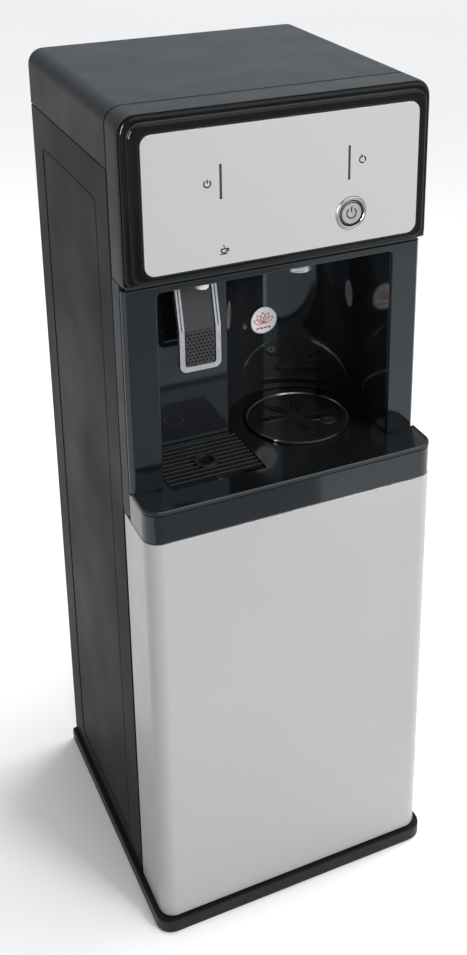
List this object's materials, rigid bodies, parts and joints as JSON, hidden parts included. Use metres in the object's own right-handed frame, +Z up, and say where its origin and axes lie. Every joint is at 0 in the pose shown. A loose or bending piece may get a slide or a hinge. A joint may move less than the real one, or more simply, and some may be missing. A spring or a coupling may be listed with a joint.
{
  "type": "water dispenser",
  "caption": "Floor-standing water and tea dispenser: bottle cabinet with hinged door, shelf with drip grid and kettle plate, cup lever, and a control head with a push button.",
  "frame": {"origin": "on the floor, under the middle of the plinth", "axes": "+Z up, the front faces -Y, +X to the right of someone facing the front"},
  "size_m": [0.362, 0.368, 1.003],
  "materials": {
    "matte_black": "fine-grained satin black moulding",
    "painted_steel": "black powder-coated sheet steel",
    "gloss_black": "polished piano black",
    "silver_front": "light silver paint, satin",
    "chrome": "bright plated",
    "steel": "plain steel",
    "black_plastic": "plain black moulding",
    "rubber": "soft black rubber",
    "smoke": "dark smoked plastic",
    "white_plastic": "white moulding",
    "label": "printed film",
    "board": "green circuit board"
  },
  "bodies": {
    "cabinet": {"base_plinth": "matte_black", "top_cover": "matte_black", "head_frame": "matte_black", "side_strip_left": "matte_black", "side_strip_right": "matte_black", "side_panel_left": "painted_steel", "side_panel_right": "painted_steel", "rear_panel": "painted_steel", "control_bezel": "gloss_black", "niche_frame": "gloss_black", "niche_liner": "gloss_black", "niche_ceiling": "gloss_black", "shelf_tray": "gloss_black", "kettle_plate": "gloss_black", "control_panel": "silver_front", "button_ring": "chrome", "kettle_ring": "chrome", "kettle_spout": "chrome", "cabinet_floor": "steel", "cabinet_deck": "steel", "front_post_left": "steel", "front_post_right": "steel", "lever_pin": "steel", "lever_bracket": "steel", "lever_spring": "steel", "hinge_pin_lower": "steel", "hinge_pin_upper": "steel", "hot_tank": "steel", "kettle_contact": "steel", "panel_carrier": "black_plastic", "power_switch": "black_plastic", "magnet_catch": "black_plastic", "power_inlet": "black_plastic", "lever_switch": "black_plastic", "water_pump": "black_plastic", "tank_stand": "black_plastic", "foot_front_left": "rubber", "foot_front_right": "rubber", "foot_rear_left": "rubber", "foot_rear_right": "rubber", "window_left": "smoke", "window_right": "smoke", "tap_nozzle": "white_plastic", "tap_valve": "white_plastic", "drain_plug": "white_plastic", "pump_pipe": "white_plastic", "tap_pipe": "white_plastic", "round_label": "label", "control_board": "board", "power_board": "board"},
    "lever": {"lever_trim": "chrome", "lever_paddle": "smoke", "lever_pad": "rubber"},
    "power_button": {"power_button": "silver_front"},
    "door": {"door_panel": "silver_front", "door_liner": "black_plastic", "door_strike": "steel"},
    "drip_tray": {"drip_grid": "black_plastic", "drip_pan": "black_plastic"},
    "rear_rocker": {"rear_rocker": "black_plastic"}
  },
  "joints": [
    {"name": "lever_hinge", "type": "hinge", "parent": "cabinet", "child": "lever", "pos_m": [-0.0727, -0.058, 0.824], "axis": [1, 0, 0], "range_deg": [0, 9], "stiffness_Nm_per_rad": 0.08, "springref_deg": -17.19},
    {"name": "power_button_press", "type": "slide", "parent": "cabinet", "child": "power_button", "axis": [0, 1, 0], "range_m": [0, 0.0015], "stiffness_N_per_m": 400, "springref_m": -0.001},
    {"name": "door_hinge", "type": "hinge", "parent": "cabinet", "child": "door", "pos_m": [0.166, -0.108, 0.282], "axis": [0, 0, 1], "range_deg": [0, 95]},
    {"name": "drip_tray_lift", "type": "slide", "parent": "cabinet", "child": "drip_tray", "axis": [0, 0, 1], "range_m": [0, 0.06]},
    {"name": "rear_rocker_tilt", "type": "hinge", "parent": "cabinet", "child": "rear_rocker", "pos_m": [0.081, 0.178, 0.07], "axis": [1, 0, 0], "range_deg": [-7, 7]}
  ]
}
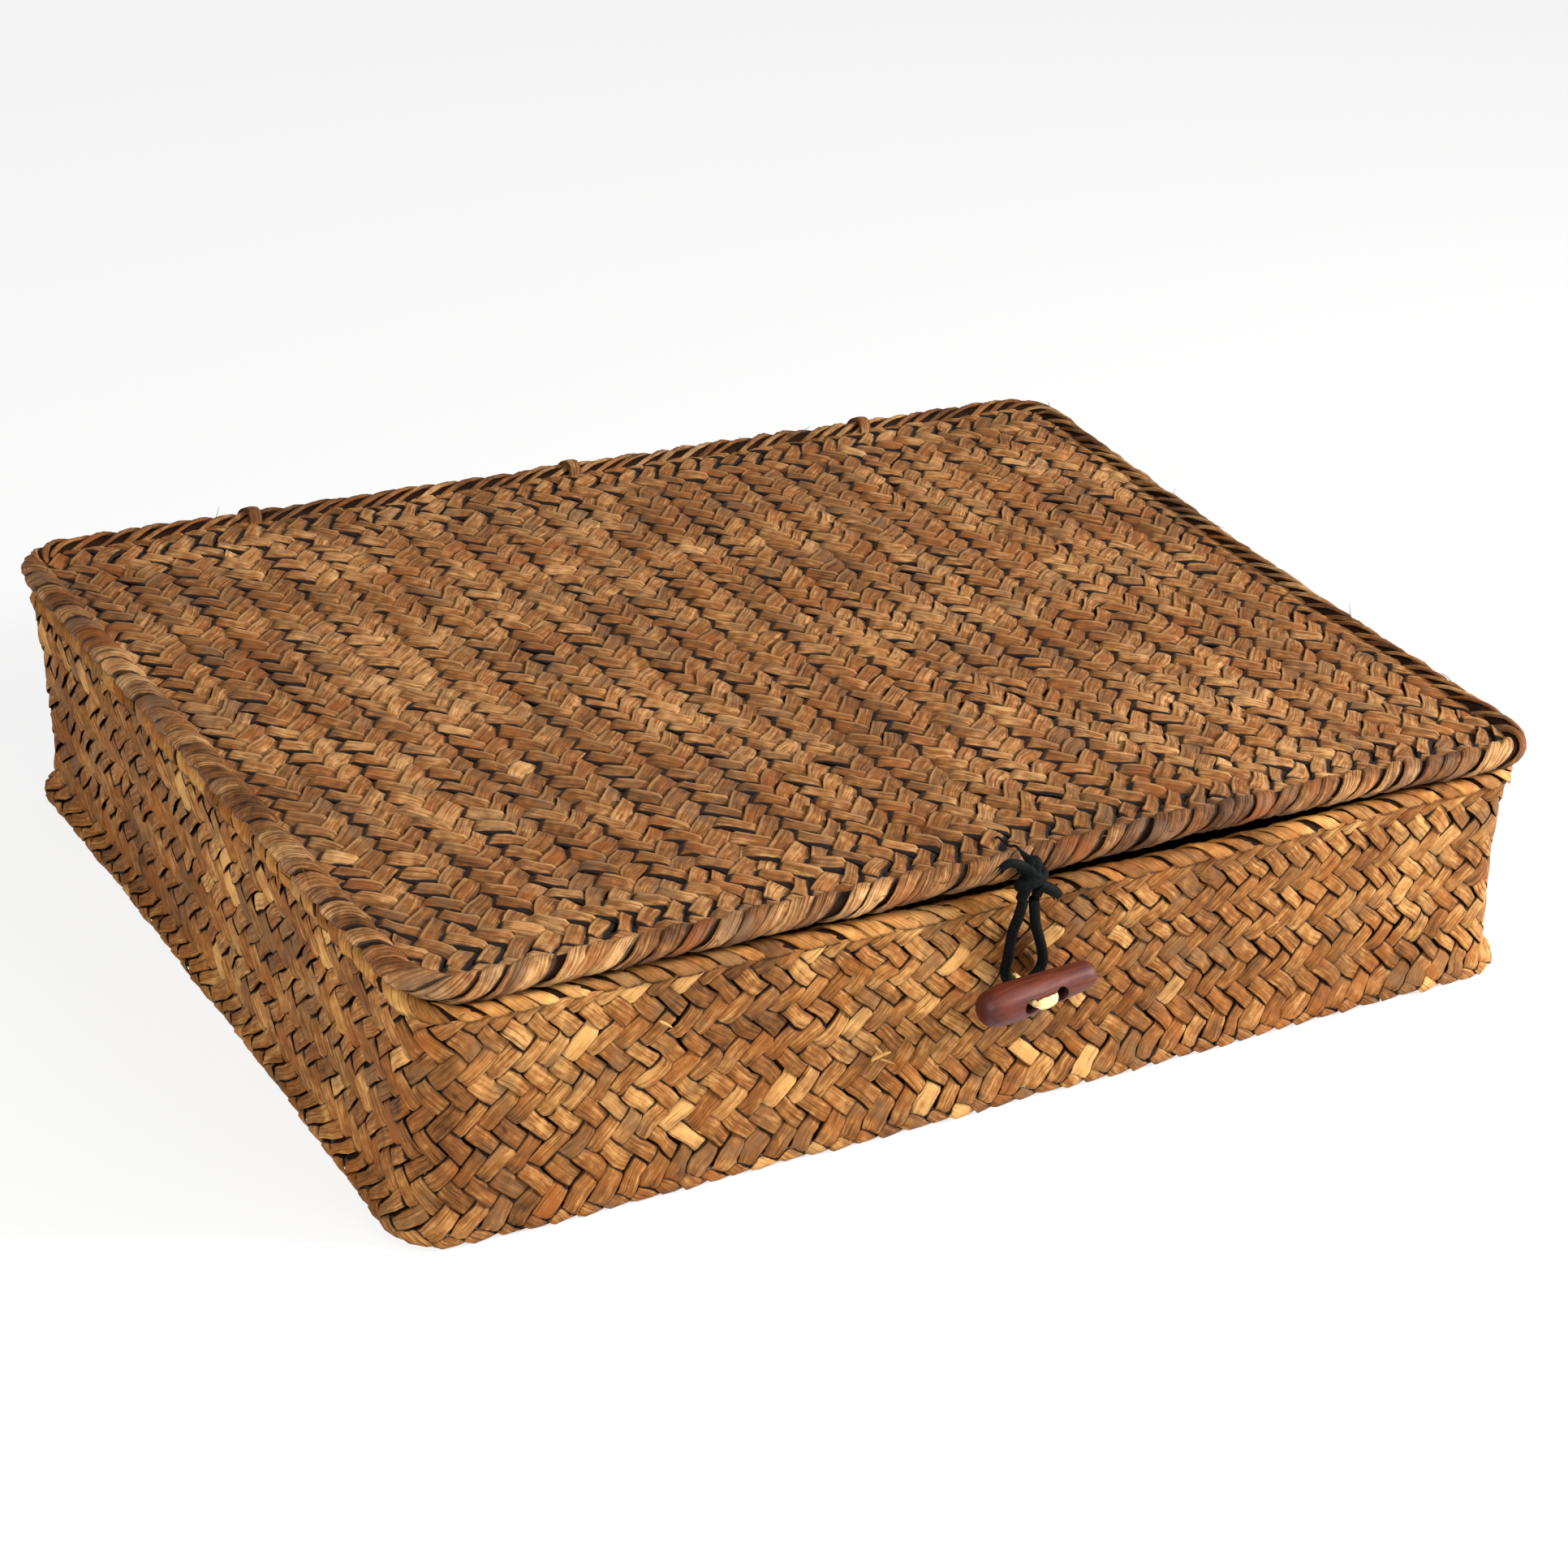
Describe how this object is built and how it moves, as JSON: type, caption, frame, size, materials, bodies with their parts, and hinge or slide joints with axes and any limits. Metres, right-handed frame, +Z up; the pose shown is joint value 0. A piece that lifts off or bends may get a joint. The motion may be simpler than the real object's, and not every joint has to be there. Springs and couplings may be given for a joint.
{
  "type": "woven lidded box",
  "caption": "Flat rectangular box plaited from sedge strips, with a hinged lid, wrapped borders and a loop and toggle closure.",
  "frame": {"origin": "middle of the underside of the tray", "axes": "+Z up, +X to the right along the front, the front with the toggle faces -Y"},
  "size_m": [0.4032, 0.315, 0.0902],
  "materials": {
    "sedge_wall": "dried plaited sedge, golden brown, satin",
    "sedge_lid": "dried plaited sedge, darker and pinker brown, satin",
    "sedge_border": "dried sedge wrapped round a hoop, satin",
    "straw_tie": "pale straw strip, satin",
    "frame_wire": "drawn wire, dull",
    "black_cord": "braided elastic cord, matte",
    "toggle_wood": "turned and stained wood, waxed satin"
  },
  "bodies": {
    "tray": {"tray_outer_weave": "sedge_wall", "tray_lining_weave": "sedge_wall", "rim_hoop": "frame_wire", "foot_hoop": "frame_wire", "rim_border": "sedge_border", "corner_post_front_left": "frame_wire", "corner_post_front_right": "frame_wire", "corner_post_back_left": "frame_wire", "corner_post_back_right": "frame_wire", "hinge_tie_left": "sedge_border", "hinge_tie_middle": "sedge_border", "hinge_tie_right": "sedge_border"},
    "lid": {"lid_top_weave": "sedge_lid", "lid_lining_weave": "sedge_lid", "lid_hoop": "frame_wire", "lid_border": "sedge_border", "loop_anchor": "black_cord", "loop_stop_knot": "black_cord", "loop_knot": "black_cord", "loop_tail_left": "black_cord", "loop_tail_right": "black_cord"},
    "loop": {"loop_cord": "black_cord"},
    "toggle": {"toggle": "toggle_wood", "toggle_tie": "straw_tie", "tie_knot": "straw_tie"}
  },
  "joints": [
    {"name": "lid_hinge", "type": "hinge", "parent": "tray", "child": "lid", "pos_m": [0, 0.1455, 0.0835], "axis": [-1, 0, 0], "range_deg": [0, 110], "deforming": ["loop_cord"]},
    {"name": "loop_swing", "type": "hinge", "parent": "lid", "child": "loop", "pos_m": [-0.0085, -0.1538, 0.076], "axis": [-1, 0, 0], "range_deg": [0, 100], "deforming": ["loop_cord"]},
    {"name": "toggle_swivel", "type": "hinge", "parent": "tray", "child": "toggle", "pos_m": [-0.0026, -0.157, 0.045], "axis": [0, -1, 0], "range_deg": [-90, 90]}
  ]
}
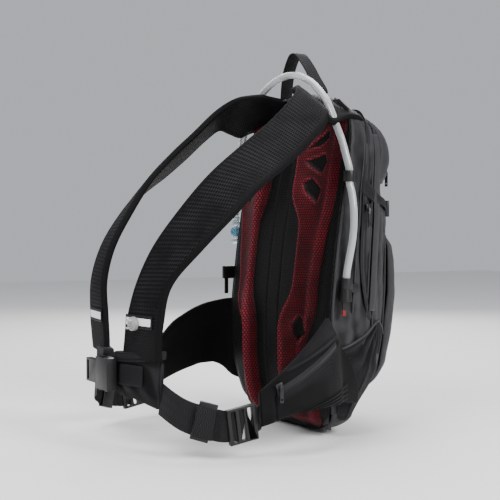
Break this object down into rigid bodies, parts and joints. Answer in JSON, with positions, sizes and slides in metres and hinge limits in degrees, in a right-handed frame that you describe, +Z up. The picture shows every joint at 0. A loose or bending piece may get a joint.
-*-*-
Exercise instructions: Return all of the above records exactly, leaving no line out.

Correct answer:
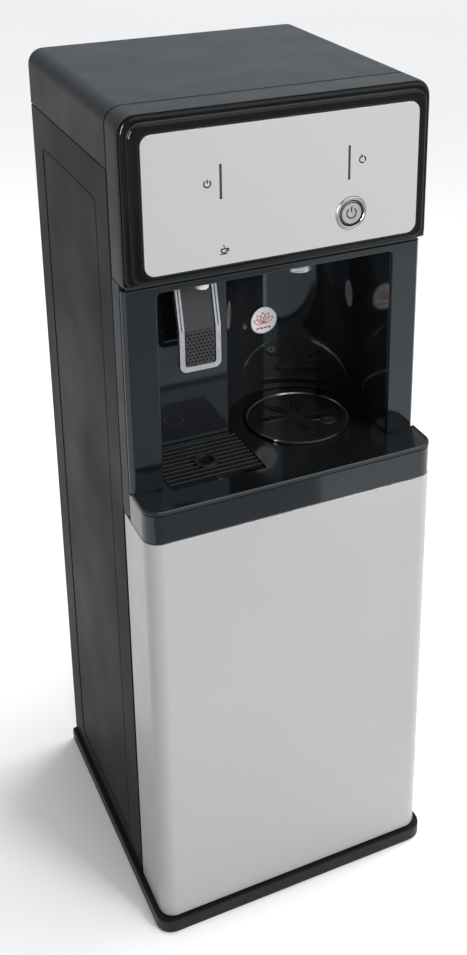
List this object's materials, rigid bodies, parts and joints as JSON, hidden parts included. Use metres in the object's own right-handed frame, +Z up, and say where its origin and axes lie. Every joint is at 0 in the pose shown. A loose or bending piece may get a slide or a hinge. A joint may move less than the real one, or more simply, and some may be missing. A spring or a coupling may be listed with a joint.
{
  "type": "water dispenser",
  "caption": "Floor-standing water and tea dispenser: bottle cabinet with hinged door, shelf with drip grid and kettle plate, cup lever, and a control head with a push button.",
  "frame": {"origin": "on the floor, under the middle of the plinth", "axes": "+Z up, the front faces -Y, +X to the right of someone facing the front"},
  "size_m": [0.362, 0.368, 1.003],
  "materials": {
    "matte_black": "fine-grained satin black moulding",
    "painted_steel": "black powder-coated sheet steel",
    "gloss_black": "polished piano black",
    "silver_front": "light silver paint, satin",
    "chrome": "bright plated",
    "steel": "plain steel",
    "black_plastic": "plain black moulding",
    "rubber": "soft black rubber",
    "smoke": "dark smoked plastic",
    "white_plastic": "white moulding",
    "label": "printed film",
    "board": "green circuit board"
  },
  "bodies": {
    "cabinet": {"base_plinth": "matte_black", "top_cover": "matte_black", "head_frame": "matte_black", "side_strip_left": "matte_black", "side_strip_right": "matte_black", "side_panel_left": "painted_steel", "side_panel_right": "painted_steel", "rear_panel": "painted_steel", "control_bezel": "gloss_black", "niche_frame": "gloss_black", "niche_liner": "gloss_black", "niche_ceiling": "gloss_black", "shelf_tray": "gloss_black", "kettle_plate": "gloss_black", "control_panel": "silver_front", "button_ring": "chrome", "kettle_ring": "chrome", "kettle_spout": "chrome", "cabinet_floor": "steel", "cabinet_deck": "steel", "front_post_left": "steel", "front_post_right": "steel", "lever_pin": "steel", "lever_bracket": "steel", "lever_spring": "steel", "hinge_pin_lower": "steel", "hinge_pin_upper": "steel", "hot_tank": "steel", "kettle_contact": "steel", "panel_carrier": "black_plastic", "power_switch": "black_plastic", "magnet_catch": "black_plastic", "power_inlet": "black_plastic", "lever_switch": "black_plastic", "water_pump": "black_plastic", "tank_stand": "black_plastic", "foot_front_left": "rubber", "foot_front_right": "rubber", "foot_rear_left": "rubber", "foot_rear_right": "rubber", "window_left": "smoke", "window_right": "smoke", "tap_nozzle": "white_plastic", "tap_valve": "white_plastic", "drain_plug": "white_plastic", "pump_pipe": "white_plastic", "tap_pipe": "white_plastic", "round_label": "label", "control_board": "board", "power_board": "board"},
    "lever": {"lever_trim": "chrome", "lever_paddle": "smoke", "lever_pad": "rubber"},
    "power_button": {"power_button": "silver_front"},
    "door": {"door_panel": "silver_front", "door_liner": "black_plastic", "door_strike": "steel"},
    "drip_tray": {"drip_grid": "black_plastic", "drip_pan": "black_plastic"},
    "rear_rocker": {"rear_rocker": "black_plastic"}
  },
  "joints": [
    {"name": "lever_hinge", "type": "hinge", "parent": "cabinet", "child": "lever", "pos_m": [-0.0727, -0.058, 0.824], "axis": [1, 0, 0], "range_deg": [0, 9], "stiffness_Nm_per_rad": 0.08, "springref_deg": -17.19},
    {"name": "power_button_press", "type": "slide", "parent": "cabinet", "child": "power_button", "axis": [0, 1, 0], "range_m": [0, 0.0015], "stiffness_N_per_m": 400, "springref_m": -0.001},
    {"name": "door_hinge", "type": "hinge", "parent": "cabinet", "child": "door", "pos_m": [0.166, -0.108, 0.282], "axis": [0, 0, 1], "range_deg": [0, 95]},
    {"name": "drip_tray_lift", "type": "slide", "parent": "cabinet", "child": "drip_tray", "axis": [0, 0, 1], "range_m": [0, 0.06]},
    {"name": "rear_rocker_tilt", "type": "hinge", "parent": "cabinet", "child": "rear_rocker", "pos_m": [0.081, 0.178, 0.07], "axis": [1, 0, 0], "range_deg": [-7, 7]}
  ]
}
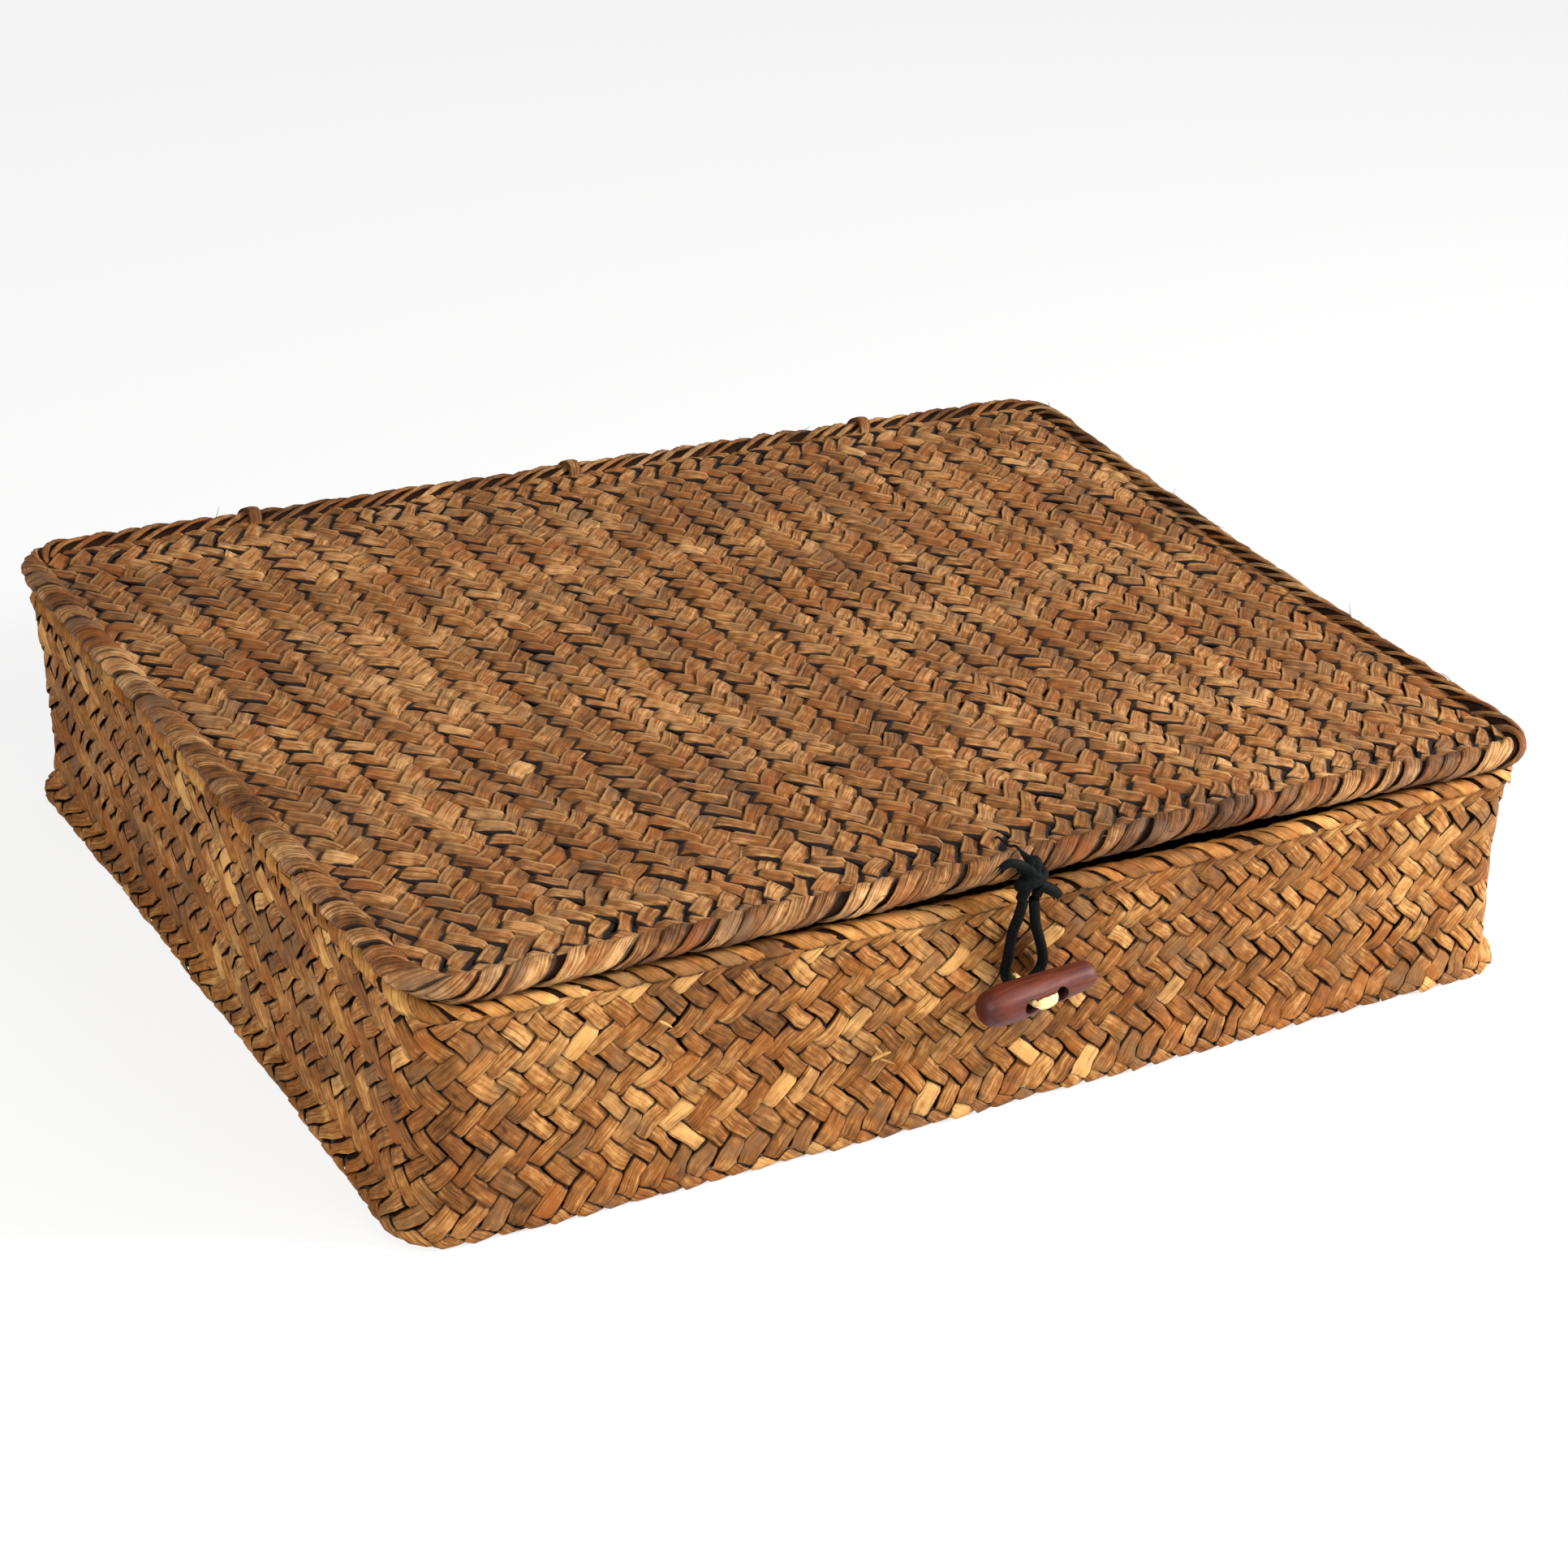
Describe how this object is built and how it moves, as JSON: type, caption, frame, size, materials, bodies with their parts, and hinge or slide joints with axes and any limits. Metres, right-handed frame, +Z up; the pose shown is joint value 0. A piece that lifts off or bends may get a joint. The motion may be simpler than the real object's, and not every joint has to be there. Springs and couplings may be given for a joint.
{
  "type": "woven lidded box",
  "caption": "Flat rectangular box plaited from sedge strips, with a hinged lid, wrapped borders and a loop and toggle closure.",
  "frame": {"origin": "middle of the underside of the tray", "axes": "+Z up, +X to the right along the front, the front with the toggle faces -Y"},
  "size_m": [0.4032, 0.315, 0.0902],
  "materials": {
    "sedge_wall": "dried plaited sedge, golden brown, satin",
    "sedge_lid": "dried plaited sedge, darker and pinker brown, satin",
    "sedge_border": "dried sedge wrapped round a hoop, satin",
    "straw_tie": "pale straw strip, satin",
    "frame_wire": "drawn wire, dull",
    "black_cord": "braided elastic cord, matte",
    "toggle_wood": "turned and stained wood, waxed satin"
  },
  "bodies": {
    "tray": {"tray_outer_weave": "sedge_wall", "tray_lining_weave": "sedge_wall", "rim_hoop": "frame_wire", "foot_hoop": "frame_wire", "rim_border": "sedge_border", "corner_post_front_left": "frame_wire", "corner_post_front_right": "frame_wire", "corner_post_back_left": "frame_wire", "corner_post_back_right": "frame_wire", "hinge_tie_left": "sedge_border", "hinge_tie_middle": "sedge_border", "hinge_tie_right": "sedge_border"},
    "lid": {"lid_top_weave": "sedge_lid", "lid_lining_weave": "sedge_lid", "lid_hoop": "frame_wire", "lid_border": "sedge_border", "loop_anchor": "black_cord", "loop_stop_knot": "black_cord", "loop_knot": "black_cord", "loop_tail_left": "black_cord", "loop_tail_right": "black_cord"},
    "loop": {"loop_cord": "black_cord"},
    "toggle": {"toggle": "toggle_wood", "toggle_tie": "straw_tie", "tie_knot": "straw_tie"}
  },
  "joints": [
    {"name": "lid_hinge", "type": "hinge", "parent": "tray", "child": "lid", "pos_m": [0, 0.1455, 0.0835], "axis": [-1, 0, 0], "range_deg": [0, 110], "deforming": ["loop_cord"]},
    {"name": "loop_swing", "type": "hinge", "parent": "lid", "child": "loop", "pos_m": [-0.0085, -0.1538, 0.076], "axis": [-1, 0, 0], "range_deg": [0, 100], "deforming": ["loop_cord"]},
    {"name": "toggle_swivel", "type": "hinge", "parent": "tray", "child": "toggle", "pos_m": [-0.0026, -0.157, 0.045], "axis": [0, -1, 0], "range_deg": [-90, 90]}
  ]
}
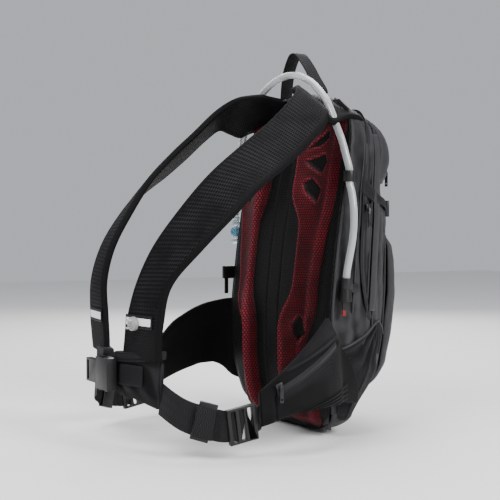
Break this object down into rigid bodies, parts and joints. Answer in JSON, with positions, sizes and slides in metres and hinge limits in degrees, in a right-handed frame that you describe, +Z up. The picture shows every joint at 0. A loose or bending piece may get a joint.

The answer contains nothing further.